CPR stands for Cardiopulmonary Resuscitation.
It’s a life saving medical procedure which is given to someone who is in cardiac arrest. It helps to pump blood around the person’s body when their heart can’t.
It is a technique of basic life support (BLS) for oxygenating the brain and heart until appropriate definitive medical treatment can restore normal heart and ventilatory function.
What is a cardiac arrest?
A cardiac arrest is caused by an electrical problem in the heart.

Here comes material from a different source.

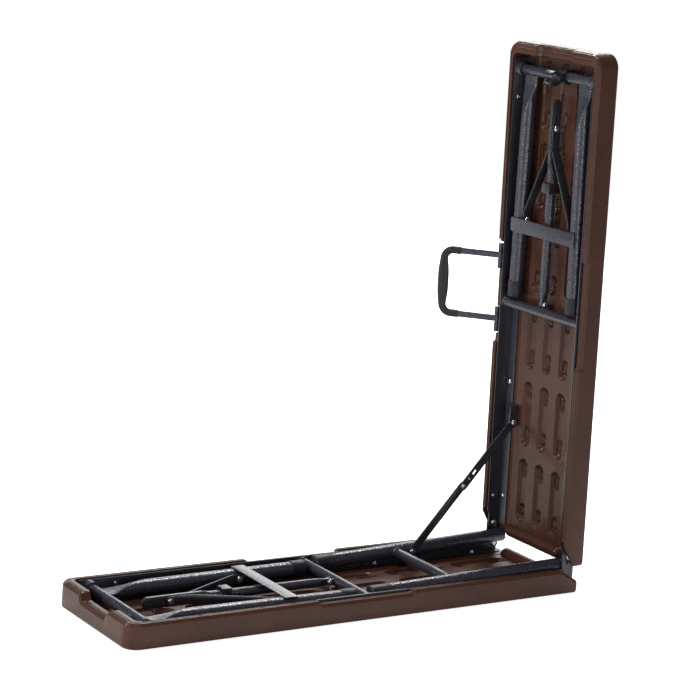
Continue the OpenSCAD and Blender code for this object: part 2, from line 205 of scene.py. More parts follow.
def zinc_plate():
    """Bright zinc with a little tarnish and fine scratches."""
    material, tree, shader = nodes_of("zinc")
    tarnish = texture(tree, "ShaderNodeTexNoise", 260.0, Detail=5.0)
    colour = colour_ramp(tree, tarnish.outputs["Fac"], (0.3, ZINC[0]), (0.7, ZINC[1]))
    tree.links.new(colour, shader.inputs["Base Color"])
    tree.links.new(spread(tree, tarnish.outputs["Fac"], 0.16, 0.34), shader.inputs["Roughness"])
    scratches = texture(tree, "ShaderNodeTexNoise", 2200.0, Detail=2.0)
    tree.links.new(bump(tree, scratches.outputs["Fac"], 0.12, 0.0001), shader.inputs["Normal"])
    shader.inputs["Metallic"].default_value = 1.0
    return material


def black_plastic():
    """Black, finely grained plastic of the end caps and the grip."""
    material, tree, shader = nodes_of("black_plastic")
    drift = texture(tree, "ShaderNodeTexNoise", 60.0, Detail=4.0)
    grain = texture(tree, "ShaderNodeTexNoise", 1300.0, Detail=3.0)
    colour = colour_ramp(tree, drift.outputs["Fac"], (0.3, BLACK[0]), (0.7, BLACK[1]))
    tree.links.new(colour, shader.inputs["Base Color"])
    tree.links.new(spread(tree, grain.outputs["Fac"], 0.38, 0.55), shader.inputs["Roughness"])
    tree.links.new(bump(tree, grain.outputs["Fac"], 0.2, 0.0002), shader.inputs["Normal"])
    shader.inputs["Specular IOR Level"].default_value = 0.3
    return material


def glow_where_seen(tree, socket, seen, cast):
    """One strength where the camera sees the white sweep itself, and another for the light it casts."""
    path = tree.nodes.new("ShaderNodeLightPath")
    tree.links.new(spread(tree, path.outputs["Is Camera Ray"], cast, seen), socket)


def studio_floor():
    material, tree, shader = nodes_of("studio_floor")
    tone = texture(tree, "ShaderNodeTexNoise", 2.0)
    colour = colour_ramp(tree, tone.outputs["Fac"], (0.3, SWEEP[0]), (0.7, SWEEP[1]))
    tree.links.new(colour, shader.inputs["Base Color"])
    shader.inputs["Roughness"].default_value = 0.9
    shader.inputs["Specular IOR Level"].default_value = 0.1
    shader.inputs["Emission Color"].default_value = (1, 1, 1, 1)
    glow_where_seen(tree, shader.inputs["Emission Strength"], seen=0.84, cast=0.24)
    return material


LOOKS = {
    "panel_plastic": moulded_plastic(),
    "steel": painted_steel("hammered_steel", HAMMERED, cells=450.0, dimple_depth=0.0006, rough=0.25),
    "rail_steel": painted_steel("rail_steel", SMOOTH_COAT, cells=500.0, dimple_depth=0.0002, rough=0.27),
    "zinc": zinc_plate(),
    "black_plastic": black_plastic(),
}


# ---------- making pieces ----------
replaced = set()                # CAD nodes that a piece stands for
SAME_POINT = 1e-6               # points closer than this, in metres, become one
CRISP_FROM = math.radians(32)   # edges that turn more than this are kept crisp


def set_shading(mesh):
    """Smooth faces with crisp edges between them."""
    work = bmesh.new()
    work.from_mesh(mesh)
    for face in work.faces:
        face.smooth = True
    for edge in work.edges:
        edge.smooth = len(edge.link_faces) != 2 or edge.calc_face_angle(0) < CRISP_FROM
    work.to_mesh(mesh)
    work.free()


def piece(name, body, points, faces, place, look, stands_for=(), clean=True):
    """A visible piece that rides on a body; clean merges its points and turns its faces out."""
    mesh = bpy.data.meshes.new(name)
    mesh.from_pydata([tuple(p) for p in points], [], faces)
    mesh.transform(place)
    if clean:
        work = bmesh.new()
        work.from_mesh(mesh)
        bmesh.ops.remove_doubles(work, verts=work.verts, dist=SAME_POINT)
        bmesh.ops.recalc_face_normals(work, faces=work.faces)
        work.to_mesh(mesh)
        work.free()
    set_shading(mesh)
    obj = bpy.data.objects.new(name, mesh)
    bpy.context.scene.collection.objects.link(obj)
    mesh.materials.append(LOOKS[look])
    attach(obj, body)
    if stands_for:
        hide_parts(*stands_for)
        replaced.update(stands_for)


def loft(rings, closed_ends=True):
    """Points and faces of a skin over rings with the same number of points."""
    count = len(rings[0])
    points = [p for ring in rings for p in ring]
    faces = []
    for k in range(len(rings) - 1):
        for i in range(count):
            j = (i + 1) % count
            faces.append((k * count + i, k * count + j, (k + 1) * count + j, (k + 1) * count + i))
    if closed_ends:
        faces.append(tuple(reversed(range(count))))
        faces.append(tuple(range((len(rings) - 1) * count, len(rings) * count)))
    return points, faces


def turned_profile(profile, sides=40):
    """Rings of a shape turned about x, from (x, radius) pairs."""
    angles = [2 * math.pi * i / sides for i in range(sides)]
    return [[(x, r * math.cos(a), r * math.sin(a)) for a in angles] for x, r in profile]


def smoothstep(x, low, high):
    """Eases from 0 at low to 1 at high."""
    t = np.clip((np.asarray(x, float) - low) / (high - low), 0, 1)
    return t * t * (3 - 2 * t)


def rounded_bar(angle, across, high, power):
    """A point on an outline with the given half-sizes: an ellipse at power 2, and boxier above it."""
    c, d = math.cos(angle), math.sin(angle)
    return across * math.copysign(abs(c) ** (2 / power), c), high * math.copysign(abs(d) ** (2 / power), d)


def turn_to(direction):
    """The turn that takes x to a direction."""
    return Vector((1, 0, 0)).rotation_difference(direction).to_matrix()


def grid_lines(*spans):
    """Grid lines from (start, end, step) spans."""
    lines = [np.linspace(a, b, max(2, int(round((b - a) / step)) + 1)) for a, b, step in spans]
    return np.unique(np.round(np.concatenate(lines), 4))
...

This electrical problem causes the heart to stop pumping blood around the body and to the brain.
- More than 3,50,000 cardiac arrests occur outside the hospital each year.
- In 2015, any-mention sudden cardiac arrest mortality in the US was 366,807.
- CPR, especially if administered immediately after cardiac arrest, can double or triple a person’s chance of survival. About 90 percent of people who experience an out-of-hospital cardiac arrest die due to non as availability of CPR .
- Cardiac arrest is the leading cause of death in the world.
- Cardiac Arrest Not So Sudden, New Study Reveals
- According to the study presented by Hillcrest Hospital, half of the men in the study presented symptoms of cardiac arrest up to one month prior to suffering the event, which stopped their hearts suddenly!!
- More than 280,000 people suffer cardiac arrest each year, with 80 percent of those cases occurring outside the hospital.
- As a result, survival rates are very low – less than 10 percent, according to the American Heart Association. If more people are aware of symptoms earlier, more lives could be saved.
- Research shows that Basic Life Support (BLS) can increase the rate of survival for certain victims of cardiac arrest.
- The American Heart Association recommends that everyone — untrained bystanders and medical personnel alike — begin CPR with chest compressions.
- It’s far better to do something than to do nothing at all if you’re fearful that your knowledge or abilities aren’t 100 percent complete.
Remember, the difference between your doing something and doing nothing could be someone’s life.
Here’s advice from the American Heart Association:
Untrained. If you’re not trained in CPR, then provide hands-only CPR. That means uninterrupted chest compressions of 100 to 120 a minute until paramedics arrive. You don’t need to try rescue breathing.
Trained and ready to go. If you’re well-trained and confident in your ability, check to see if there is a pulse and breathing. If there is no breathing or a pulse within 10 seconds, begin chest compressions. Start CPR with 30 chest compressions before giving two rescue breaths.
Trained but rusty. If you’ve previously received CPR training but you’re not confident in your abilities, then just do chest compressions at a rate of 100 to 120 a minute.
The above advice applies to adults, children and infants needing CPR, but not newborns (infants up to 4 weeks old).